Various forms of wrestling have existed in every culture since the beginning of any culture's existence. So have forms of hand to hand combat. Sure, you can go back to the ancient Greeks and Romans to find the roots of Western wrestling, but the "styles" practiced during that time were not the codified versions that we see today in the modern Folkstyle, Freestyle, and Greco-Roman disciplines. There is a bit of evidence to suggest that the Celtic and Germanic wrestling traditions are just as old. Conversely, you can go back during the same period of time to China and find forms of Wrestling that would not be techically coined as "chin-na" until much later....it doesn't mean that they didn't exist.
Similarly, you can look Karate the same way: the modern disciplines that exist now in everything from Kenpo to Goju ryu and Shotokan to Kyokushin are modern variants of ancient arts that may not have been technically coined "karate" or given the modern names until much more recently, but that doesn't mean that they were non-extant. Most of these arts, from Kung Fu to JuJitsu to Karate to the various forms of Wrestling PRE-DATE the historical record, and when we study history, we become aware of their existence at a certain point: The fact is that they were extant BEFORE the records identify them as such.
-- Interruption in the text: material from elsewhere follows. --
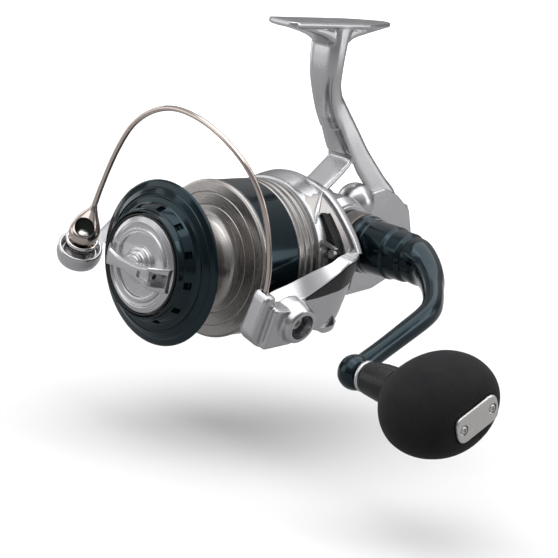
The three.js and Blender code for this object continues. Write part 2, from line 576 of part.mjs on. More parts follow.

The simple fact of the matter is that historians and scholars cannot agree on these points, as the historical record and comparative cannon only provide so much information and go back only so far. The idiotic dick-wagging over which style is older or more "traditional" (which is a ridiculous statement in comparative terms) is, in itself, one that anyone who seriously studies the history of martial arts just laughs at as it demonstrates both an ignorance of history AND of martial traditions.